_Given material_:
···

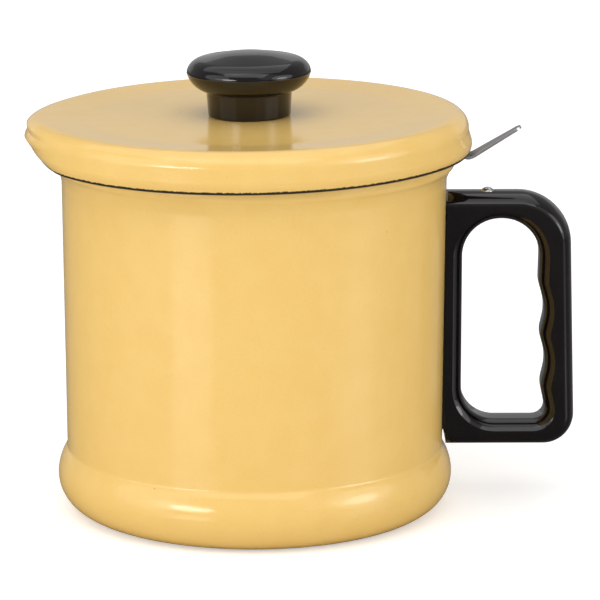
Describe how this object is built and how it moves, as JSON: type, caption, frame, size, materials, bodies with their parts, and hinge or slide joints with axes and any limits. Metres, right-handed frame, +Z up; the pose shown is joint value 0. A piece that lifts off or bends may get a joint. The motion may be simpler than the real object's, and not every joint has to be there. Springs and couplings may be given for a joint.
{
  "type": "lidded pot",
  "caption": "Enamelled grease pot with a flared foot and pouring spout, a lift-out fine-mesh strainer with a thumb tab, a lift-off knobbed lid and a moulded finger-grip handle.",
  "frame": {"origin": "on the pot's axis, in the plane it stands on", "axes": "+Z up, +X towards the handle, the pouring spout points along -X"},
  "size_m": [0.1948, 0.1544, 0.1639],
  "materials": {
    "enamel": "glossy vitreous enamel on steel",
    "phenolic": "polished moulded phenolic",
    "strap_steel": "dark enamelled strap",
    "bright_steel": "bright plated steel",
    "zinc_steel": "zinc plated steel",
    "stainless": "satin stainless steel",
    "stainless_mesh": "fine woven stainless wire",
    "brass": "turned brass",
    "fibre": "pressed fibre"
  },
  "bodies": {
    "pot": {"pot_shell": "enamel", "handle_bracket": "strap_steel", "handle": "phenolic", "handle_screw_upper": "bright_steel", "handle_screw_lower": "bright_steel", "handle_nut_upper": "zinc_steel", "handle_nut_lower": "zinc_steel"},
    "strainer": {"strainer_ring": "stainless", "strainer_mesh": "stainless_mesh", "mesh_ring": "stainless", "strainer_tab": "stainless"},
    "lid": {"lid_shell": "enamel", "knob": "phenolic", "knob_insert": "brass", "knob_screw": "bright_steel", "spring_washer": "zinc_steel", "flat_washer": "zinc_steel", "fibre_washer": "fibre"}
  },
  "joints": [
    {"name": "strainer_lift", "type": "slide", "parent": "pot", "child": "strainer", "axis": [0, 0, 1], "range_m": [0, 0.1]},
    {"name": "lid_lift", "type": "slide", "parent": "strainer", "child": "lid", "axis": [0, 0, 1], "range_m": [0, 0.1]}
  ]
}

···

_Required task_:
Identify every line above that includes the word "materials", and show those lines.

_Written solution_:
Describe how this object is built and how it moves, as JSON: type, caption, frame, size, materials, bodies with their parts, and hinge or slide joints with axes and any limits. Metres, right-handed frame, +Z up; the pose shown is joint value 0. A piece that lifts off or bends may get a joint. The motion may be simpler than the real object's, and not every joint has to be there. Springs and couplings may be given for a joint.
  "materials": {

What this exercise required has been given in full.